I can hear that Ike has moved a chair over to the kitchen counter and is stealing the chicken I've prepped for enchiladas (yes, we're all very gourmet here!) Anyway, hope you're well.
Emily

the Commis said...

Hi Emma! Thanks for reading,I will surely check out Tim's blog, thank you for the address.

As for your chicken, and for really most animals that we enjoy eating, the younger they are, the more tender and flavorful they will be. Me, I prefer a bird around 3lbs, or else you're likely to end up with the breast meat being over cooked by the time the legs are ready.

One way to remedy that concern is brining, which uses a salt/sugar/water and other seasonings as you prefer them, to impart moisture and flavor to the meat. Traditional marinades work as well, but i would stay away from the use of citrus, alcohol or vinegars, as they will cook the meat themselves, and create a tough, texture just the same.
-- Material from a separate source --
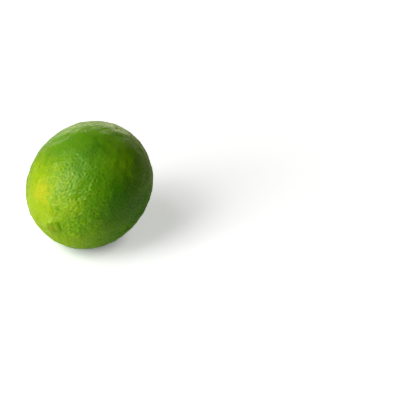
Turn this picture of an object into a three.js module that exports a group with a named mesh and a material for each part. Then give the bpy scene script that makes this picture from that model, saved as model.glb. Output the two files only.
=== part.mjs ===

One method that i prefer the most, but requires purchasing additional equipment, is Rotisserie. Simple seasonings, salt, pepper herbs, both outside and in inside the cavity, and a little butchers string to keep the wings and legs close to the body of the chicken (although, i would recommend this "trussing" for any method you choose). The Rotisserie helps to maintain the natural moisture and flavor of the meat while it rotates, instead of having so much of it purged into a pan.

I just had a thought, something simple to try; if you put a little water in the pan you're roasing with, maybe enough to have an inch or two in the bottom, this will incorporate steam in your oven, which could also aid in cutting down your cooking time as well as keeping the meat juicy and tender. The downside being that it will be more difficult to get that great, golden brown, crispy skin we all love.

I encourage you to keep playing with your cooking temperatures, but using lower heat the bigger the bird.

Well, here I've gone and given you too many options! Hopefully it hasn't added confusion, but depending on my mood/desired use of the meat, these are all methods that I routinely use to roast with!

Buona Fortuna! Let me know if you try any of them!